**Source excerpt:**
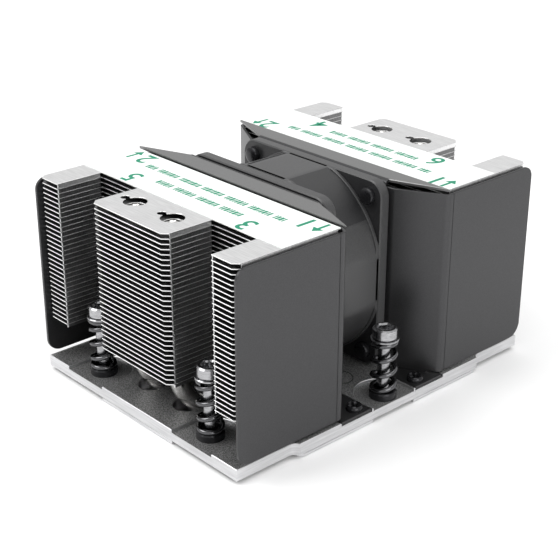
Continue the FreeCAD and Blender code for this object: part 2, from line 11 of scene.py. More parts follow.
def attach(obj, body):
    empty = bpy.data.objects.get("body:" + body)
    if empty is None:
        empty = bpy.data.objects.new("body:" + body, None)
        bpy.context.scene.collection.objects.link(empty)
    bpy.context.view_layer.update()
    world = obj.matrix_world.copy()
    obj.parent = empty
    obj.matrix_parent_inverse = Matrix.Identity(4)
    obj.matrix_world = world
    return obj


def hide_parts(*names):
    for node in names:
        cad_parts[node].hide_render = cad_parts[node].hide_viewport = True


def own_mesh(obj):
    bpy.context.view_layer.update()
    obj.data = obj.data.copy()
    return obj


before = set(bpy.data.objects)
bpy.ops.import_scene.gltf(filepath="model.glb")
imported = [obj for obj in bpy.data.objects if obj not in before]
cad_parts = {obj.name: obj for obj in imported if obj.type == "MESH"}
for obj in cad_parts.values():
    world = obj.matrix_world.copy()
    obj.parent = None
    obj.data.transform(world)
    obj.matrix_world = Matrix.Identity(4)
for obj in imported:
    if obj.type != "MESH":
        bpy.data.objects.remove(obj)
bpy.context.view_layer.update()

MM = 0.001
ROOT = "cooler"

# Sizes of the cooler
FAN_Z = 34.55
FAN_HALF = 12.5
FAN_FLANGE = 3.5
FAN_BORE = 28.5
FAN_HOLE = 25.0
DRUM = 31.0
DRUM_RIB = 31.6
RIB_DEPTH = 1.2
MOUNT = 13.5
FIN_TOP = 63.2
FIN_PITCH = 1.49
FIN_THICK = 0.3
FIN_COUNT = 31
FIN_NEAR = 21.5
FIN_X = 43.9
LOBE_X = 16.6
NOTCH_X = 34.6
NOTCH_Y = 42.6
LOBE_Y = 59.0
SIDE_LOBE_Y = 58.1
CHAMFER = 1.6
PIPE_X = 8.35
PIPE_Y = 49.75
PLATE_TOP = 4.7
SEAT = 3.8
END_UNDER = 1.0
SHEET = 0.9
SHROUD_TOP = 64.0
SHROUD_HALF = 28.0
LABEL_TOP = FIN_TOP + 0.15
INK_TOP = FIN_TOP + 0.165
TAB_SCREW = (42.6, 13.0)
FERRULE_BORE = 2.7
HEAD = 3.6
HEAD_TOP = 26.3
SCREWS = {
    1: (41.6, 0.0),
    2: (-41.6, 0.0),
    3: (25.3, -52.0),
    4: (-25.3, 52.0),
    5: (-25.3, -52.0),
    6: (25.3, 52.0),
}


# Materials
def shader(name, color, metallic=0.0, rough=0.5, coat=0.0, specular=0.5):
    mat = bpy.data.materials.new(name)
    mat.use_nodes = True
    bsdf = mat.node_tree.nodes["Principled BSDF"]
    bsdf.inputs["Base Color"].default_value = (*color, 1.0)
    bsdf.inputs["Metallic"].default_value = metallic
    bsdf.inputs["Roughness"].default_value = rough
    bsdf.inputs["Coat Weight"].default_value = coat
    bsdf.inputs["Specular IOR Level"].default_value = specular
    return mat, mat.node_tree, bsdf


def noise(tree, scale, detail=4.0, stretch=(1.0, 1.0, 1.0)):
    coord = tree.nodes.new("ShaderNodeTexCoord")
    mapping = tree.nodes.new("ShaderNodeMapping")
    mapping.inputs["Scale"].default_value = stretch
    texture = tree.nodes.new("ShaderNodeTexNoise")
    texture.inputs["Scale"].default_value = scale
    texture.inputs["Detail"].default_value = detail
    tree.links.new(coord.outputs["Object"], mapping.inputs["Vector"])
    tree.links.new(mapping.outputs["Vector"], texture.inputs["Vector"])
    return texture.outputs["Fac"]


def ramp(tree, source, low, high, color_low, color_high):
    node = tree.nodes.new("ShaderNodeValToRGB")
    node.color_ramp.elements[0].position = low
    node.color_ramp.elements[1].position = high
    node.color_ramp.elements[0].color = (*color_low, 1.0)
    node.color_ramp.elements[1].color = (*color_high, 1.0)
    tree.links.new(source, node.inputs["Fac"])
    return node.outputs["Color"]


def rough_range(tree, bsdf, source, low, high):
    node = tree.nodes.new("ShaderNodeMapRange")
    node.inputs["To Min"].default_value = low
    node.inputs["To Max"].default_value = high
    tree.links.new(source, node.inputs["Value"])
    tree.links.new(node.outputs["Result"], bsdf.inputs["Roughness"])


def bump(tree, bsdf, source, strength, distance):
    node = tree.nodes.new("ShaderNodeBump")
    node.inputs["Strength"].default_value = strength
    node.inputs["Distance"].default_value = distance
    tree.links.new(source, node.inputs["Height"])
    tree.links.new(node.outputs["Normal"], bsdf.inputs["Normal"])


def speckled(name, dark, light, scale, metallic, rough, strength, specular=0.5):
    """Grainy surface, such as blasted metal or fine moulded plastic."""
    mat, tree, bsdf = shader(name, light, metallic, rough, specular=specular)
    grain = noise(tree, scale)
    color = ramp(tree, grain, 0.38, 0.62, dark, light)
    tree.links.new(color, bsdf.inputs["Base Color"])
    bump(tree, bsdf, grain, strength, 0.00005)
    return mat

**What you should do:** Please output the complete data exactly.

**The result:**
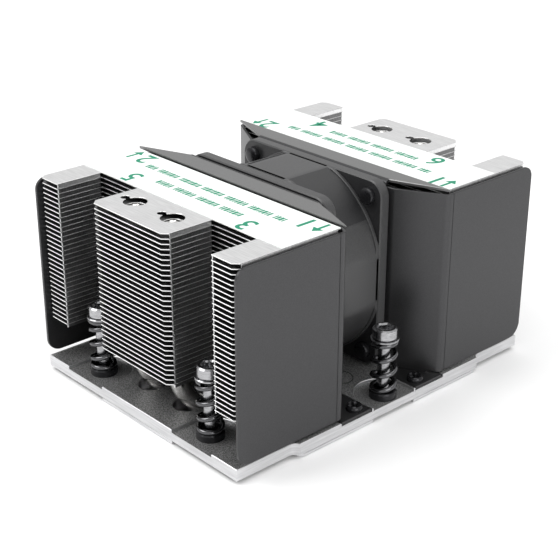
Continue the FreeCAD and Blender code for this object: part 2, from line 11 of scene.py. More parts follow.
def attach(obj, body):
    empty = bpy.data.objects.get("body:" + body)
    if empty is None:
        empty = bpy.data.objects.new("body:" + body, None)
        bpy.context.scene.collection.objects.link(empty)
    bpy.context.view_layer.update()
    world = obj.matrix_world.copy()
    obj.parent = empty
    obj.matrix_parent_inverse = Matrix.Identity(4)
    obj.matrix_world = world
    return obj


def hide_parts(*names):
    for node in names:
        cad_parts[node].hide_render = cad_parts[node].hide_viewport = True


def own_mesh(obj):
    bpy.context.view_layer.update()
    obj.data = obj.data.copy()
    return obj


before = set(bpy.data.objects)
bpy.ops.import_scene.gltf(filepath="model.glb")
imported = [obj for obj in bpy.data.objects if obj not in before]
cad_parts = {obj.name: obj for obj in imported if obj.type == "MESH"}
for obj in cad_parts.values():
    world = obj.matrix_world.copy()
    obj.parent = None
    obj.data.transform(world)
    obj.matrix_world = Matrix.Identity(4)
for obj in imported:
    if obj.type != "MESH":
        bpy.data.objects.remove(obj)
bpy.context.view_layer.update()

MM = 0.001
ROOT = "cooler"

# Sizes of the cooler
FAN_Z = 34.55
FAN_HALF = 12.5
FAN_FLANGE = 3.5
FAN_BORE = 28.5
FAN_HOLE = 25.0
DRUM = 31.0
DRUM_RIB = 31.6
RIB_DEPTH = 1.2
MOUNT = 13.5
FIN_TOP = 63.2
FIN_PITCH = 1.49
FIN_THICK = 0.3
FIN_COUNT = 31
FIN_NEAR = 21.5
FIN_X = 43.9
LOBE_X = 16.6
NOTCH_X = 34.6
NOTCH_Y = 42.6
LOBE_Y = 59.0
SIDE_LOBE_Y = 58.1
CHAMFER = 1.6
PIPE_X = 8.35
PIPE_Y = 49.75
PLATE_TOP = 4.7
SEAT = 3.8
END_UNDER = 1.0
SHEET = 0.9
SHROUD_TOP = 64.0
SHROUD_HALF = 28.0
LABEL_TOP = FIN_TOP + 0.15
INK_TOP = FIN_TOP + 0.165
TAB_SCREW = (42.6, 13.0)
FERRULE_BORE = 2.7
HEAD = 3.6
HEAD_TOP = 26.3
SCREWS = {
    1: (41.6, 0.0),
    2: (-41.6, 0.0),
    3: (25.3, -52.0),
    4: (-25.3, 52.0),
    5: (-25.3, -52.0),
    6: (25.3, 52.0),
}


# Materials
def shader(name, color, metallic=0.0, rough=0.5, coat=0.0, specular=0.5):
    mat = bpy.data.materials.new(name)
    mat.use_nodes = True
    bsdf = mat.node_tree.nodes["Principled BSDF"]
    bsdf.inputs["Base Color"].default_value = (*color, 1.0)
    bsdf.inputs["Metallic"].default_value = metallic
    bsdf.inputs["Roughness"].default_value = rough
    bsdf.inputs["Coat Weight"].default_value = coat
    bsdf.inputs["Specular IOR Level"].default_value = specular
    return mat, mat.node_tree, bsdf


def noise(tree, scale, detail=4.0, stretch=(1.0, 1.0, 1.0)):
    coord = tree.nodes.new("ShaderNodeTexCoord")
    mapping = tree.nodes.new("ShaderNodeMapping")
    mapping.inputs["Scale"].default_value = stretch
    texture = tree.nodes.new("ShaderNodeTexNoise")
    texture.inputs["Scale"].default_value = scale
    texture.inputs["Detail"].default_value = detail
    tree.links.new(coord.outputs["Object"], mapping.inputs["Vector"])
    tree.links.new(mapping.outputs["Vector"], texture.inputs["Vector"])
    return texture.outputs["Fac"]


def ramp(tree, source, low, high, color_low, color_high):
    node = tree.nodes.new("ShaderNodeValToRGB")
    node.color_ramp.elements[0].position = low
    node.color_ramp.elements[1].position = high
    node.color_ramp.elements[0].color = (*color_low, 1.0)
    node.color_ramp.elements[1].color = (*color_high, 1.0)
    tree.links.new(source, node.inputs["Fac"])
    return node.outputs["Color"]


def rough_range(tree, bsdf, source, low, high):
    node = tree.nodes.new("ShaderNodeMapRange")
    node.inputs["To Min"].default_value = low
    node.inputs["To Max"].default_value = high
    tree.links.new(source, node.inputs["Value"])
    tree.links.new(node.outputs["Result"], bsdf.inputs["Roughness"])


def bump(tree, bsdf, source, strength, distance):
    node = tree.nodes.new("ShaderNodeBump")
    node.inputs["Strength"].default_value = strength
    node.inputs["Distance"].default_value = distance
    tree.links.new(source, node.inputs["Height"])
    tree.links.new(node.outputs["Normal"], bsdf.inputs["Normal"])


def speckled(name, dark, light, scale, metallic, rough, strength, specular=0.5):
    """Grainy surface, such as blasted metal or fine moulded plastic."""
    mat, tree, bsdf = shader(name, light, metallic, rough, specular=specular)
    grain = noise(tree, scale)
    color = ramp(tree, grain, 0.38, 0.62, dark, light)
    tree.links.new(color, bsdf.inputs["Base Color"])
    bump(tree, bsdf, grain, strength, 0.00005)
    return mat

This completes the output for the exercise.